Between approximately 5:15 PM CT and 8:15 PM CT on July 30th, 2024, the US instance of Snapsheet Claims experienced degraded response times, resulting in timeouts and pages failing to load for users.
The event was triggered by an AWS outage that affected 64 AWS services in the us-east-1
region that started at approximately 5:00 PM CT, was first reported by AWS on their status page at 5:40 PM CT, and was marked as resolved by AWS at 11:55 PM CT.

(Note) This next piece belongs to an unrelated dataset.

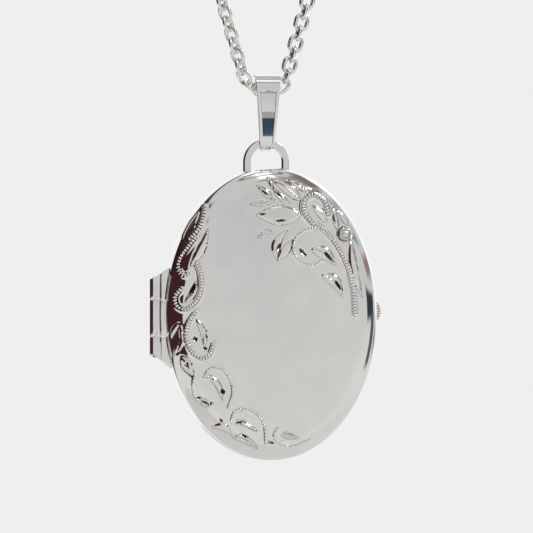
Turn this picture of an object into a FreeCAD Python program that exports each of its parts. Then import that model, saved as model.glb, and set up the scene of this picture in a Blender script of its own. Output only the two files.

We apologize for the inconvenience this caused and are committed to continually improving the resiliency of the Snapsheet Claims platform.
All times are CT.
5:10 PM: An automated alert indicated that response times were degraded for one of the backend services for Snapsheet Claims and engineering began investigating immediately
5:15 PM - 5:35 PM: Several support tickets were raised by clients indicating that they were experiencing issues loading pages within Snapsheet Claims
5:35 PM: Response times continued to escalate across two different Snapsheet Claims backend services and an incident was published on the Snapsheet status page
5:40 PM: AWS reported that an ongoing incident in the us-east-1
region was impacting multiple services
6:00 PM: Snapsheet engaged directly with AWS resources to get more information on the impact and mitigation options for the incident
7:00 PM: Response times returned to normal for one of the two impacted Snapsheet Claims backend services
8:00 PM: Response times started improving for the remaining degraded Snapsheet Claims backend service
8:15 PM: Response times returned to normal for Snapsheet Claims and the incident was considered resolved after a period of monitoring
The event was triggered by an AWS outage that affected 64 AWS services in the us-east-1
region that started at approximately 5:00 PM CT, was first reported by AWS on their status page at 5:40 PM CT, and was marked as resolved by AWS at 11:55 PM CT.
AWS had an issue with the Kinesis service. Kinesis is a fully managed AWS service that enables real-time collection, processing, and analysis of streaming data at scale.
Amazon CloudWatch experienced elevated error rates and latencies due to its dependency on the degraded Kinesis service. Amazon CloudWatch is a dependency across most Amazon services for logging and monitoring. This led to cascading failures across 64 AWS services as indicated in the AWS outage details.
Snapsheet does not use Amazon Kinesis directly but was impacted by the internal dependency that Amazon CloudWatch has on Kinesis. Two Snapsheet Claims backend services that leverage Amazon Elastic Load Balancer and Elastic Container Service were impacted despite being available across 6 different availability zones (discrete data centers). Amazon Elastic Load Balancer and Elastic Container Service were impacted due to their dependency on CloudWatch for logging.
As we did not have direct visibility into the AWS issue, correspondence with AWS confirmed with their back-end tooling and logging that the two Snapsheet Claims backend services were impacted by the AWS outage.
All Snapsheet platform services are available across multiple availability zones within each region and are configured to automatically failover when a disruption occurs. Unfortunately, in this case, the AWS internal dependency on Amazon CloudWatch caused failures across all availability zones simultaneously.
Snapsheet also has the ability to restore services across AWS regions. Due to the nature of this incident occurring on internal AWS service dependencies, Snapsheet did not have visibility into where the issue was coming from until Amazon provided additional information which made it difficult to determine if we should start rotating certain services to a different region.
Snapsheet will be working with AWS as additional details of their root cause analysis become available and will be investigating multiple options for preventing and mitigating similar issues in the future.